Au cours des dix dernières années, l'ADEME a soutenu approximativement la moitié du parc d'installations de compostage. Désormais, le soutien est appelé à se réorienter en faveur de la méthanisation – en complément du tarif d'achat et à partir d'une analyse de la rentabilité économique, de manière à ne pas surfinancer les installations de production.

L'agence appuie également la mise en place d'équipements de collecte sélective des biodéchets. Mais nous ne faisons face aujourd'hui qu'à très peu de demandes dans ce domaine.

Nous aidons enfin toute collectivité ou tout acteur souhaitant mettre en place une démarche qualité sur ces installations de gestion et de traitement des déchets.
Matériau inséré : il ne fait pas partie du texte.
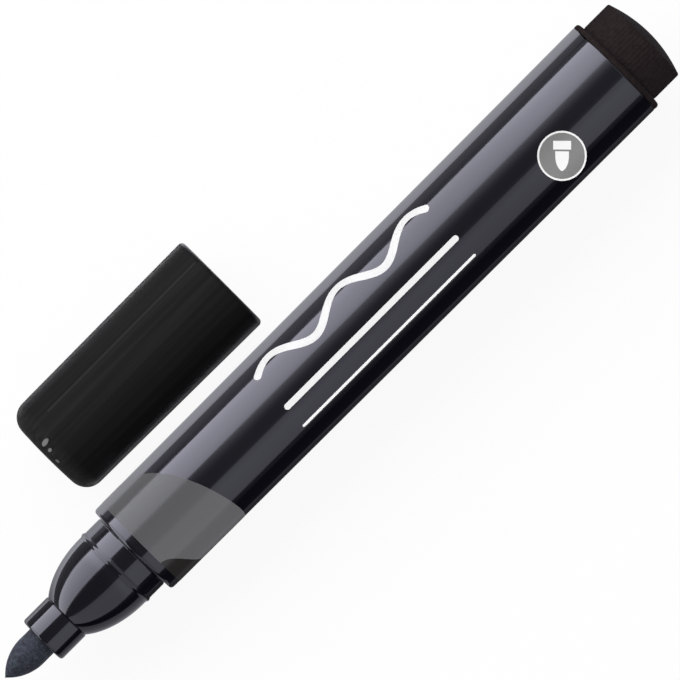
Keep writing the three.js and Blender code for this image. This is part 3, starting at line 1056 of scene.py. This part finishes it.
def lamp(name, place, aim, size, watts, receivers=None):
    """A soft rectangular lamp, turned towards aim, that lights the receivers. Gloss doesn't show it."""
    light = bpy.data.lights.new(name, "AREA")
    light.shape = "RECTANGLE"
    light.size, light.size_y = (length * MM for length in size)
    light.energy = watts
    holder = bpy.data.objects.new(name, light)
    holder.location = Vector(place) * MM
    holder.rotation_euler = (Vector(aim) - Vector(place)).to_track_quat("-Z", "Y").to_euler()
    holder.visible_camera = False
    holder.visible_glossy = False
    holder.light_linking.receiver_collection = receivers
    bpy.context.scene.collection.objects.link(holder)


def sky():
    """White where it is seen, and a low even light elsewhere."""
    world = bpy.data.worlds.new("studio_air")
    bpy.context.scene.world = world
    world.use_nodes = True
    world.node_tree.nodes.clear()
    ray = add(world, "ShaderNodeLightPath")
    seen = either(world, ray.outputs["Is Camera Ray"], ray.outputs["Is Transmission Ray"])
    shown = either(world, seen, ray.outputs["Is Glossy Ray"])
    level = add(world, "ShaderNodeMapRange", {"To Min": AIR_LIGHT, "To Max": 1.0}, {"Value": shown})
    air = add(world, "ShaderNodeBackground", {}, {"Strength": level.outputs[0]})
    add(world, "ShaderNodeOutputWorld", {}, {"Surface": air.outputs[0]})


# Camera, straight above as in the photograph: the marker runs up to the right
VIEW_CENTRE = (2.748, -8.521)
VIEW_WIDTH = 94.79
VIEW_TURN = -45
CAMERA_HEIGHT = 1600
SENSOR_WIDTH = 36
SEEN_FROM, SEEN_TO = 50, 20000


def camera():
    lens = bpy.data.cameras.new("camera")
    lens.sensor_width = SENSOR_WIDTH
    lens.lens = SENSOR_WIDTH * (CAMERA_HEIGHT - barrel.z) / VIEW_WIDTH
    lens.clip_start, lens.clip_end = SEEN_FROM * MM, SEEN_TO * MM
    holder = bpy.data.objects.new("camera", lens)
    holder.location = Vector((*VIEW_CENTRE, CAMERA_HEIGHT)) * MM
    holder.rotation_euler = (0, 0, math.radians(VIEW_TURN))
    bpy.context.scene.collection.objects.link(holder)
    bpy.context.scene.camera = holder


def dress(piece, material, body, slot, *nodes):
    piece.data.materials.append(material)
    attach(piece, body)
    if nodes:
        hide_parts(*nodes)
    return piece


def build_marker():
    """The marker. Its cap doesn't show the barrel, because the photograph shows no such reflection."""
    gloss = gloss_polypropylene()
    white = screen_ink("white_screen_ink", "f0f0f0", 0.35, 0.3)
    zone_grey = screen_ink("grey_screen_ink", "5a5a5c", 0.16, 0.2)
    corner_grey = screen_ink("dark_screen_ink", "201f1e", 0.2, 0.25)
    badge_grey = screen_ink("badge_screen_ink", "7c7c7b", 0.3, 0.3)
    body = ("marker", "gloss_body")
    nose_piece = dress(nose_moulding(), gloss, *body, "nose_section")
    shiny = [
        dress(barrel_shell(), gloss, *body, "barrel"),
        nose_piece,
        dress(grey_zone(), zone_grey, *body),
        dress(zone_corner(), corner_grey, *body),
        dress(wave_sample(), white, *body),
        dress(straight_sample("medium_sample", MEDIUM_AROUND, MEDIUM_STROKE), white, *body),
        dress(straight_sample("fine_sample", FINE_AROUND, FINE_STROKE), white, *body),
        dress(badge_ring(), white, *body),
        dress(badge_field(), badge_grey, *body),
        *(dress(piece, white, *body) for piece in badge_sign()),
    ]
    matt = [
        dress(felt_nib(), inked_felt(), "marker", "nib_felt", "nib"),
        dress(plug_moulding(), eroded_polypropylene(), "marker", "plug_plastic", "end_plug"),
    ]
    for piece in shiny:
        piece.visible_glossy = piece is nose_piece
    for name, material in (("reservoir_core", inked_fibre()), ("reservoir_wrap", clear_film())):
        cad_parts[name].data.materials.clear()
        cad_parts[name].data.materials.append(material)
    return shiny, matt


def build_cap():
    """The cap. The gloss of the marker doesn't show it, because the photograph shows no such reflection."""
    body = ("cap", "cap_plastic")
    seam_highlight_plastic = seam_highlight_polypropylene()
    glint_plastic = glint_polypropylene()
    # Light grey spots on the closed end's rounded edge, painted as highlights
    glint_spots = [glint_spot(name, cap.front + x, *shape) for name, x, *shape in GLINT_SPOTS]
    pieces = [
        dress(cap_moulding(), satin_polypropylene(), *body, "cap_shell"),
        dress(inner_cap_cup(), natural_polypropylene(), "cap", "inner_cap_plastic", "inner_cap"),
        # The mould seams carry a painted highlight: a lighter grey line along the cap
        dress(mould_seam("upper_seam_highlight", CAP_SEAM_TURN), seam_highlight_plastic, *body),
        dress(mould_seam("lower_seam_highlight", CAP_SEAM_TURN + math.pi), seam_highlight_plastic, *body),
        *(dress(piece, glint_plastic, *body) for piece in glint_spots),
    ]
    for piece in pieces:
        piece.visible_glossy = False
    return pieces


def gathered(name, pieces):
    group = bpy.data.collections.new(name)
    for piece in pieces:
        group.objects.link(piece)
    return group


def build_stage(shiny, matt, cap_pieces):
    nib_piece, plug_piece = matt
    gloss = gathered("gloss_and_prints", shiny)
    marker_pieces = gathered("marker_pieces", shiny + matt)
    reflections(gathered("gloss_and_nib", [*shiny, nib_piece]), gathered("plug_alone", [plug_piece]))
    floor_sheet()
    sky()
    lamp("window", WINDOW_PLACE, WINDOW_AIM, WINDOW_SIZE, WINDOW_WATTS)
    lamp("low_lamp", LOW_PLACE, LOW_AIM, LOW_SIZE, LOW_WATTS, marker_pieces)
    lamp("print_lamp", LOW_PLACE, LOW_AIM, LOW_SIZE, PRINT_WATTS, gloss)
    lamp("end_lamp", END_PLACE, END_AIM, END_SIZE, END_WATTS, gathered("cap_pieces", cap_pieces))
    camera()


bpy.context.scene.view_settings.view_transform = "Standard"
build_stage(*build_marker(), build_cap())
Quels sont enfin les leviers dont la mobilisation permettrait d'aller plus loin aujourd'hui ? J'en vois au moins quatre :

– intégrer la gestion des déchets organiques dans des schémas territoriaux. Les plans départementaux ou régionaux de gestion des déchets gagneraient à consacrer une section spécifique à la gestion des déchets organiques, du fait de la dimension territoriale de la question et de la multiplicité des producteurs et des utilisateurs ;

– mettre en place des « chartes qualité » et une concertation approfondie entre les utilisateurs ;

– renforcer l'investissement sur les « chaînes qualité », c'est-à-dire la vérification de la qualité des produits qui retournent vers le monde agricole. Cette chaîne fonctionne aujourd'hui surtout sur un mode auto-déclaratif et diverses péripéties – ou malfaçons – passées ont mis à mal la confiance des utilisateurs dans certains composts. Il y a là un vrai défi à relever de manière urgente ;

– pour aller plus loin dans la gestion des déchets organiques des ménages, il faudra poursuivre les efforts en matière de compostage domestique – cela semble anecdotique, mais on estime que 50 % du gisement de déchets organiques des ménages est aujourd'hui géré dans les jardins – et créer un ensemble de conditions économiques favorables pour que la collecte de cette fraction puisse se concrétiser.